**DATA PROVIDED:**
▼▼▼

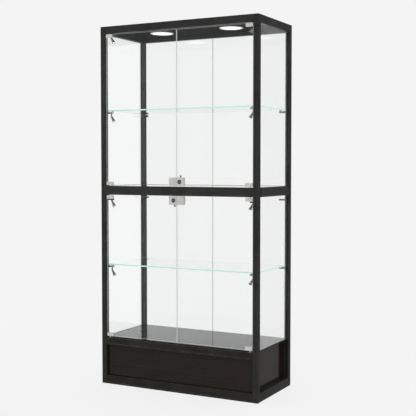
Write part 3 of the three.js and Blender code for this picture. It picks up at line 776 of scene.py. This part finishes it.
def add_downlights():
    """A white bezel and a domed diffuser in each recess. The numbers are millimetres."""
    for side in SIDES:
        node = f"downlight_{side}"
        low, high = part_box(node)
        outer = (high.x - low.x) / 2 / MM
        tall = (high.z - low.z) / MM
        at = Matrix.Translation(((low.x + high.x) / 2, (low.y + high.y) / 2, low.z))
        bezel = ring_mesh(in_mm([
            (outer - 8.5, 1.2), (outer - 7.5, 0.3), (outer - 4, 0), (outer - 1.2, 0.6), (outer, 2.2),
            (outer, 3), (outer - 6.5, 3), (outer - 6.5, tall), (outer - 8.5, tall), (outer - 8.5, 1.2)]), 96)
        bezel.transform(at)
        add_piece(f"{node}_bezel", bezel, M["white"], "case", node)
        glass = outer - 8.7
        diffuser = lathe(in_mm([(0, 1), (glass * 0.5, 1.2), (glass * 0.85, 1.6), (glass, 2.4), (glass, 4.5),
                                (0, 4.5)]), 96)
        diffuser.transform(at)
        add_piece(f"{node}_diffuser", diffuser, M["lamp"], "case")


dress_frame()
add_ceiling()
dress_base()
dress_glass()
add_arms()
dress_clips()
dress_locks()
add_spots()
add_downlights()
dress("power_inlet", M["black"], width=0.3 * MM)


# ---------- camera, floor and light ----------

STUDIO_THROUGH = (1.0, 1.0, 1.0)       # the studio as seen through glass
STUDIO_LIT = (0.80, 0.80, 0.80)        # as it lights matt surfaces
STUDIO_MIRRORED = (0.31, 0.313, 0.316)  # as glossy surfaces mirror it
STUDIO_GHOST = (0.31, 0.313, 0.316)    # its front as glass mirrors it from within
STUDIO_TONES = (WHITE, STUDIO_THROUGH, STUDIO_GHOST, STUDIO_LIT, STUDIO_MIRRORED)
GHOST_FADE = (-0.75, 0.25)             # where, along a direction's Y, the ghost tone fades out
FLOOR_TONE = 0.12
FLOOR_HALF = 60
CAMERA_AT = (1.93889, -3.58405, 1.01551)
CAMERA_TURN = (87.277, 0, 27.614)      # degrees
CAMERA_LENS = 76.3


def add_camera():
    data = bpy.data.cameras.new("camera")
    data.sensor_width = 36
    data.lens = CAMERA_LENS
    camera = bpy.data.objects.new("camera", data)
    camera.location = CAMERA_AT
    camera.rotation_euler = [math.radians(angle) for angle in CAMERA_TURN]
    bpy.context.scene.collection.objects.link(camera)
    bpy.context.scene.camera = camera


def by_ray(tree, shaders, coordinates):
    """A mix of one shader for each of the studio's tones, picked by the kind of ray. The ghost
    tone is only for the studio's front, and fades out towards its sides."""
    path = add_node(tree, "ShaderNodeLightPath")
    way = add_node(tree, "ShaderNodeVectorMath")
    way.operation = "NORMALIZE"
    join(tree, add_node(tree, "ShaderNodeTexCoord"), coordinates, way, 0)
    where = add_node(tree, "ShaderNodeSeparateXYZ")
    join(tree, way, "Vector", where, "Vector")
    full, gone = GHOST_FADE
    front = add_node(tree, "ShaderNodeMapRange", From_Min=full, From_Max=gone, To_Min=1.0, To_Max=0.0)
    front.interpolation_type = "SMOOTHSTEP"
    join(tree, where, "Y", front, "Value")
    returned = add_node(tree, "ShaderNodeMath")
    returned.operation = "MULTIPLY"
    join(tree, path, "Glossy Depth", returned, 0)
    join(tree, front, "Result", returned, 1)

    def choose(picker, output, otherwise, when):
        mix = add_node(tree, "ShaderNodeMixShader")
        join(tree, picker, output, mix, 0)
        join(tree, otherwise, 0, mix, 1)
        join(tree, when, 0, mix, 2)
        return mix

    camera, through, ghost, lit, mirrored = shaders
    behind_glass = choose(returned, "Value", through, ghost)
    mixed = choose(path, "Is Diffuse Ray", mirrored, lit)
    mixed = choose(path, "Is Transmission Ray", mixed, behind_glass)
    return choose(path, "Is Camera Ray", mixed, camera)


def add_floor():
    half = FLOOR_HALF
    mesh = bpy.data.meshes.new("floor")
    corners = [(-half, -half, 0), (half, -half, 0), (half, half, 0), (-half, half, 0)]
    mesh.from_pydata(corners, [], [(0, 1, 2, 3)])
    floor = bpy.data.objects.new("floor", mesh)
    bpy.context.scene.collection.objects.link(floor)
    material = bpy.data.materials.new("floor_pale")
    material.use_nodes = True
    tree = material.node_tree
    tree.nodes.clear()
    lit = [FLOOR_TONE * channel for channel in STUDIO_LIT]
    glows = []
    for tone in STUDIO_TONES:
        colour = [max(0.0, channel - shaded) for channel, shaded in zip(tone, lit)]
        glows.append(add_node(tree, "ShaderNodeEmission", Color=(*colour, 1)))
    glow = by_ray(tree, glows, "Object")
    matt = add_node(tree, "ShaderNodeBsdfDiffuse", Color=(FLOOR_TONE, FLOOR_TONE, FLOOR_TONE, 1))
    both = add_node(tree, "ShaderNodeAddShader")
    join(tree, glow, "Shader", both, 0)
    join(tree, matt, "BSDF", both, 1)
    output = add_node(tree, "ShaderNodeOutputMaterial")
    join(tree, both, "Shader", output, "Surface")
    mesh.materials.append(material)
    return floor


def add_softbox(name, location, target, size, power, floor):
    """A rectangular lamp that lights everything but the floor."""
    data = bpy.data.lights.new(name, "AREA")
    data.shape = "RECTANGLE"
    data.size, data.size_y = size
    data.energy = power
    lamp = bpy.data.objects.new(name, data)
    lamp.location = location
    lamp.rotation_euler = (Vector(target) - Vector(location)).to_track_quat("-Z", "Y").to_euler()
    lamp.visible_camera = lamp.visible_transmission = False
    bpy.context.scene.collection.objects.link(lamp)
    spared = bpy.data.collections.new(f"{name}_spares")
    spared.objects.link(floor)
    lamp.light_linking.receiver_collection = spared
    spared.collection_objects[0].light_linking.link_state = "EXCLUDE"


def set_world():
    """An even pale studio, set apart for the camera, for glass and for what it lights."""
    world = bpy.data.worlds.new("studio")
    bpy.context.scene.world = world
    world.use_nodes = True
    tree = world.node_tree
    tree.nodes.remove(tree.nodes["Background"])
    tones = [add_node(tree, "ShaderNodeBackground", Color=(*tone, 1)) for tone in STUDIO_TONES]
    join(tree, by_ray(tree, tones, "Generated"), "Shader", tree.nodes["World Output"], "Surface")
    world.cycles.sampling_method = "NONE"


def set_render():
    scene = bpy.context.scene
    scene.view_settings.view_transform = "Standard"
    cycles = scene.cycles
    cycles.max_bounces = 32
    cycles.transmission_bounces = 32
    cycles.transparent_max_bounces = 32
    cycles.use_denoising = True


add_camera()
FLOOR = add_floor()
add_softbox("key", (-3.6, -0.6, 1.9), (0, 0, 0.9), (1.4, 2.4), 110, FLOOR)
add_softbox("fill", (3.4, -1.8, 2.4), (0, 0, 0.9), (1.2, 2.0), 14, FLOOR)
set_world()
set_render()
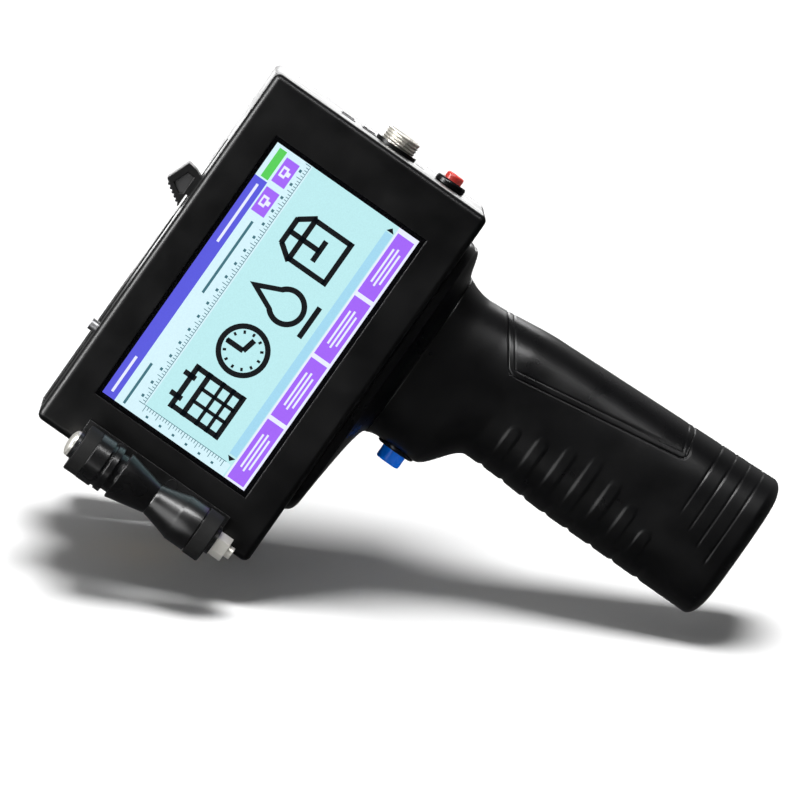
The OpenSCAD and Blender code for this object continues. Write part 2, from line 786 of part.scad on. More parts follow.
module near_roller_bracket() { color("#202022") roller_bracket(); }
module far_roller_bracket() { color("#202022") at_far_side() roller_bracket(); }

module bracket_screw_pair() {
    for (drop = bracket_screw_drops)
        screw_y([bracket_right - 2.2, front_y - bracket_t, roller_top - drop], 1, 1.8, 1.2, 1, 3.6);
}

module bracket_screws() {
    color("silver") {
        bracket_screw_pair();
        at_far_side() bracket_screw_pair();
    }
}

bolt_end = roller_low - lug_t - 6.5;

module roller_bolt() {
    rod_z([roller_x, near_axis_y, bolt_end], bolt_r, roller_top - bolt_end + 0.5);
    translate([roller_x, near_axis_y, roller_top]) rotate_extrude()
        polygon(concat([[0, 0], [4.45, 0]], [for (a = [10:16:90]) [4.45 * cos(a), 0.5 + 1.7 * sin(a)]]));
}

module roller_bolts() {
    color("#d0d0d4") {
        roller_bolt();
        at_far_side() roller_bolt();
    }
}

module roller_nut() {
    translate([roller_x, near_axis_y, roller_low - lug_t - 4.5]) difference() {
        cylinder(r = 3.5 / cos(30), h = 4.5, $fn = 6);
        translate([0, 0, -1]) cylinder(r = bolt_r + 0.02, h = 7);
    }
}

module roller_nuts() {
    color("#d0d0d4") {
        roller_nut();
        at_far_side() roller_nut();
    }
}

// half of a roller's section, as [radius, distance below its top], without the rubber bands
drum_gap = 0.15;
bore_r = bolt_r + 0.06;
band_r = 7.2;
top_band_end = 6;
low_band_start = 46.5;
upper_section = [
    [bore_r, lug_t + drum_gap], [band_r, lug_t + drum_gap], [band_r, top_band_end], [8.1, top_band_end],
    [8.1, 11.1], [7.4, 11.3], [7.4, 12.1], [7.9, 12.2], [7.9, 14.5], [6.6, 14.7], [6.6, 16.7], [7.9, 17],
    [5.2, waist_drop], [bore_r, waist_drop]
];
lower_section = [
    [bore_r, waist_drop], [5.2, waist_drop], [7.6, 38.6], [7.9, 39.8], [7.9, low_band_start - 0.4],
    [band_r, low_band_start - 0.4], [band_r, roller_length - drum_gap], [bore_r, roller_length - drum_gap]
];
magnet_r = 4;
magnet_l = 4;

module turned(section) {
    translate([roller_x, near_axis_y, roller_top]) rotate_extrude($fn = 64)
        polygon([for (p = section) [p[0], -p[1]]]);
}

module roller_drums() {
    turned(upper_section);
    difference() {
        turned(lower_section);
        rod_z([roller_x, near_axis_y, roller_top - waist_drop - magnet_l], magnet_r + 0.02, magnet_l + 1);
    }
}

module roller_bands() {
    turned([[band_r, lug_t + drum_gap], [7.8, lug_t + drum_gap], [8, lug_t + 0.6], [8, top_band_end],
            [band_r, top_band_end]]);
    turned([[band_r, low_band_start], [roller_r, low_band_start], [roller_r, roller_length - 0.6],
            [7.9, roller_length - drum_gap], [band_r, roller_length - drum_gap]]);
}

module near_roller_drums() { color("#161618") roller_drums(); }
module far_roller_drums() { color("#161618") at_far_side() roller_drums(); }
module near_roller_bands() { color("#0a0a0a") roller_bands(); }
module far_roller_bands() { color("#0a0a0a") at_far_side() roller_bands(); }

module encoder_magnet() {
    color("#505058") difference() {
        rod_z([roller_x, near_axis_y, roller_top - waist_drop - magnet_l], magnet_r, magnet_l);
        rod_z([roller_x, near_axis_y, roller_low], bore_r, roller_length);
    }
}

module encoder_board() {
    color("#1f6b3a") {
        block([-88.6, front_y - bracket_t - 0.8, 155], [-86.4, front_y - bracket_t, 167]);
        block([-88.4, front_y - bracket_t - 1.6, 158.5], [-86.6, front_y - bracket_t - 0.7, 161.5]);
    }
}

front_bezel();
housing_seal();
rear_housing();
touch_panel();
lcd_module();
display_frame();
frame_screws();
main_board();
board_components();
board_standoffs();
board_screws();
buzzer();
side_board();
usb_shell();
usb_tongues();
status_lamp();
connector_shell();
connector_ring_nut();
connector_insert();
connector_pins();
power_switch_body();
power_switch_nut();
power_button_cap();
power_spring();
trigger_switch_body();
trigger_switch_nut();
trigger_button_cap();
trigger_spring();
neck_collar();
collar_screws();
grip_shell_near();
grip_shell_far();
grip_back_cover();
grip_screws();
battery_holder();
battery_cells();
battery_board();
power_wires();
housing_screws();
top_screw();
cartridge_cradle();
cradle_screws();
contact_board();
nose_piece();
print_cartridge();
nozzle_strip();
latch_lever();
latch_pin();
latch_spring();
near_roller_bracket();
far_roller_bracket();
bracket_screws();
roller_bolts();
roller_nuts();
near_roller_drums();
near_roller_bands();
far_roller_drums();
far_roller_bands();
encoder_magnet();
encoder_board();
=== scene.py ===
"""Looks for the handheld date code inkjet printer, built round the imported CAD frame."""
import json
import math

import bmesh
import bpy
import numpy as np
from mathutils import Matrix, Vector


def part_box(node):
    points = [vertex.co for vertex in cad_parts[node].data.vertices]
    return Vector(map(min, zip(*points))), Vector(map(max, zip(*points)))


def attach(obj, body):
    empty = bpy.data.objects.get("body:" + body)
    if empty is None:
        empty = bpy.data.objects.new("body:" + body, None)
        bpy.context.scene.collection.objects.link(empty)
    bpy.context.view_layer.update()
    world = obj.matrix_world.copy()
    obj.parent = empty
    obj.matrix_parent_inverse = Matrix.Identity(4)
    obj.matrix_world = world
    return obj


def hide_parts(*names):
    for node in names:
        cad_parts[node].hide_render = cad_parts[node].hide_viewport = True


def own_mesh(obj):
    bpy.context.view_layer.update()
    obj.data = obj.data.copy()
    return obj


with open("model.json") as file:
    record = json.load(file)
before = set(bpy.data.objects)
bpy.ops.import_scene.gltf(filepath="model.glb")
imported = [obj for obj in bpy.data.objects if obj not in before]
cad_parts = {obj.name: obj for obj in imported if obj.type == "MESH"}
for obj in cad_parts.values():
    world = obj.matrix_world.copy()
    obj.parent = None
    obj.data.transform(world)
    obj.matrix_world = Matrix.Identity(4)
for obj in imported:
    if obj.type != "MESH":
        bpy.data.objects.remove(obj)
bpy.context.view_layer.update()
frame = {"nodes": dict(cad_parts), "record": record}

MM = 0.001
BODY = "printer_body"
X_AXIS, Y_AXIS, Z_AXIS = Vector((1, 0, 0)), Vector((0, 1, 0)), Vector((0, 0, 1))
CREASE_ANGLE = math.radians(32)


# ---- finishes

class Nodes:
    """Short calls for building a node tree."""

    def __init__(self, tree):
        self.tree = tree

    def node(self, kind, *values, **settings):
        """A new node with these settings, whose first inputs get values in order."""
        made = self.tree.nodes.new(kind)
        for key, value in settings.items():
            setattr(made, key, value)
        for socket, value in zip(made.inputs, values):
            self.put(socket, value)
        return made

    def link(self, source, target):
        self.tree.links.new(source, target)

    def put(self, socket, value):
        """Links value if it is a socket, and writes it if it is a number, a colour or a direction."""
        if isinstance(value, bpy.types.NodeSocket):
            self.link(value, socket)
        else:
            socket.default_value = value

    def product(self, a, b):
        return self.node("ShaderNodeMath", a, b, operation="MULTIPLY").outputs["Value"]

    def facing(self, a, b):
        """The cosine of the angle between two directions."""
        return self.node("ShaderNodeVectorMath", a, b, operation="DOT_PRODUCT").outputs["Value"]

    def spread(self, value, low, high, to_low, to_high):
        """Maps value from the range low to high onto the range to_low to to_high."""
        return self.node("ShaderNodeMapRange", value, low, high, to_low, to_high).outputs["Result"]

    def mix(self, share, a, b):
        made = self.node("ShaderNodeMix", share, data_type="RGBA")
        self.put(made.inputs[6], a)
        self.put(made.inputs[7], b)
        return made.outputs[2]


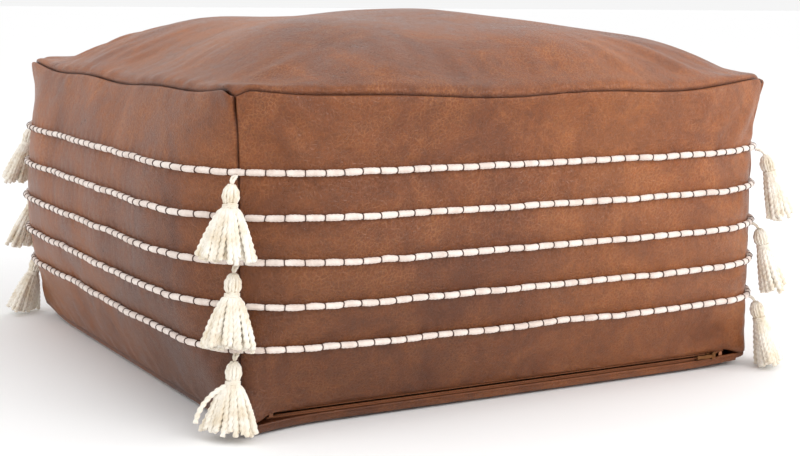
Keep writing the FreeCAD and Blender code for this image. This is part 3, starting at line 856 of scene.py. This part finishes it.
# ------------------------------------------------------------------ zip
for name, material in {
    "zipper_tape_lower": TAPE,
    "zipper_tape_upper": TAPE,
    "zipper_slider": METAL,
    "zipper_pull": METAL,
    "zipper_end_stops": TEETH,
}.items():
    obj = frame["nodes"][name]
    obj.data.materials.clear()
    obj.data.materials.append(material)

# pitch of the coils' turns and radius of their wire, in millimetres
COIL_PITCH, COIL_WIRE = 1.6, 0.42
for level in ("lower", "upper"):
    low, high = (np.array(corner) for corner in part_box("zipper_teeth_" + level))
    middle, half = (low + high) / 2, (high - low) / 2 - COIL_WIRE * MM
    x = np.arange(low[0], high[0], COIL_PITCH * MM / 10)
    turn = 2 * math.pi * x / (COIL_PITCH * MM)
    path = stacked(x, middle[1] + half[1] * np.cos(turn), middle[2] + half[2] * np.sin(turn))
    coil = tube_object("zip_coil_" + level, [tube(path, COIL_WIRE * MM, around=6)], TEETH)
    stands_for(coil, ["zipper_teeth_" + level], "cover")

# ------------------------------------------------------------------ floor, light and camera
floor_material, floor_tree, floor_shader = new_material("studio_floor")
floor_shader.inputs["Base Color"].default_value = (0.95, 0.95, 0.95, 1)
floor_shader.inputs["Roughness"].default_value = 0.9
floor_corners = [(-40, -40, 0), (40, -40, 0), (40, 40, 0), (-40, 40, 0)]
floor = mesh_object("studio_floor", floor_corners, [(0, 1, 2, 3)], floor_material)

# strength of the white sky at the horizon and overhead
SKY_LOW, SKY_HIGH = 0.92, 1.12
world = bpy.data.worlds.new("studio")
bpy.context.scene.world = world
world.use_nodes = True
sky = world.node_tree
background = sky.nodes["Background"]
background.inputs["Color"].default_value = (1, 1, 1, 1)
heading = node(sky, "ShaderNodeTexCoord").outputs["Generated"]
upness = node(sky, "ShaderNodeSeparateXYZ", {0: heading}).outputs["Z"]
fill_socket(sky, background.inputs["Strength"], ranged(sky, upness, 0.0, 1.0, SKY_LOW, SKY_HIGH))


def soft_light(name, place, target, size, power, colour=(1, 1, 1)):
    """A square-cornered lamp at a place, turned to a target; its power is in watts."""
    light = bpy.data.lights.new(name, "AREA")
    light.shape = "RECTANGLE"
    light.size, light.size_y = size
    light.energy = power
    light.color = colour
    obj = bpy.data.objects.new(name, light)
    obj.location = place
    obj.rotation_euler = (Vector(target) - Vector(place)).to_track_quat("-Z", "Y").to_euler()
    bpy.context.scene.collection.objects.link(obj)


soft_light("key", (0.8, -3.0, 2.0), (0.05, -0.2, 0.26), (2.2, 1.4), 40)
soft_light("right_window", (2.2, -1.3, 1.2), (0.25, -0.1, 0.25), (0.8, 1.4), 12)
soft_light("left_window", (-2.8, 0.3, 1.0), (0, 0, 0.15), (1.4, 1.2), 6, (0.92, 0.96, 1.0))

# the camera looks along azimuth, from +Y towards +X, and down by elevation; angles in radians
azimuth, elevation, roll = 0.5132, 0.1499, 0.0104
flat = math.cos(elevation)
forward = Vector((math.sin(azimuth) * flat, math.cos(azimuth) * flat, -math.sin(elevation)))
level_right = Vector((math.cos(azimuth), -math.sin(azimuth), 0))
level_up = level_right.cross(forward)
right = level_right * math.cos(roll) + level_up * math.sin(roll)
up = level_up * math.cos(roll) - level_right * math.sin(roll)
camera_data = bpy.data.cameras.new("camera")
camera_data.sensor_width = 36
camera_data.lens = 69.13
camera = bpy.data.objects.new("camera", camera_data)
facing = Matrix((right, up, -forward)).transposed().to_4x4()
camera.matrix_world = Matrix.Translation((-0.7957, -1.4710, 0.3760)) @ facing
bpy.context.scene.collection.objects.link(camera)
bpy.context.scene.camera = camera

bpy.context.scene.view_settings.view_transform = "Standard"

▲▲▲

**WHAT THE TASK ASKS:** Both the line with "front_bezel();" and the line with "for node in" belong in the extract, along with every line between them; set down those lines exactly and only.

**COMPLETE ANSWER:**
front_bezel();
housing_seal();
rear_housing();
touch_panel();
lcd_module();
display_frame();
frame_screws();
main_board();
board_components();
board_standoffs();
board_screws();
buzzer();
side_board();
usb_shell();
usb_tongues();
status_lamp();
connector_shell();
connector_ring_nut();
connector_insert();
connector_pins();
power_switch_body();
power_switch_nut();
power_button_cap();
power_spring();
trigger_switch_body();
trigger_switch_nut();
trigger_button_cap();
trigger_spring();
neck_collar();
collar_screws();
grip_shell_near();
grip_shell_far();
grip_back_cover();
grip_screws();
battery_holder();
battery_cells();
battery_board();
power_wires();
housing_screws();
top_screw();
cartridge_cradle();
cradle_screws();
contact_board();
nose_piece();
print_cartridge();
nozzle_strip();
latch_lever();
latch_pin();
latch_spring();
near_roller_bracket();
far_roller_bracket();
bracket_screws();
roller_bolts();
roller_nuts();
near_roller_drums();
near_roller_bands();
far_roller_drums();
far_roller_bands();
encoder_magnet();
encoder_board();
=== scene.py ===
"""Looks for the handheld date code inkjet printer, built round the imported CAD frame."""
import json
import math

import bmesh
import bpy
import numpy as np
from mathutils import Matrix, Vector


def part_box(node):
    points = [vertex.co for vertex in cad_parts[node].data.vertices]
    return Vector(map(min, zip(*points))), Vector(map(max, zip(*points)))


def attach(obj, body):
    empty = bpy.data.objects.get("body:" + body)
    if empty is None:
        empty = bpy.data.objects.new("body:" + body, None)
        bpy.context.scene.collection.objects.link(empty)
    bpy.context.view_layer.update()
    world = obj.matrix_world.copy()
    obj.parent = empty
    obj.matrix_parent_inverse = Matrix.Identity(4)
    obj.matrix_world = world
    return obj


def hide_parts(*names):
    for node in names:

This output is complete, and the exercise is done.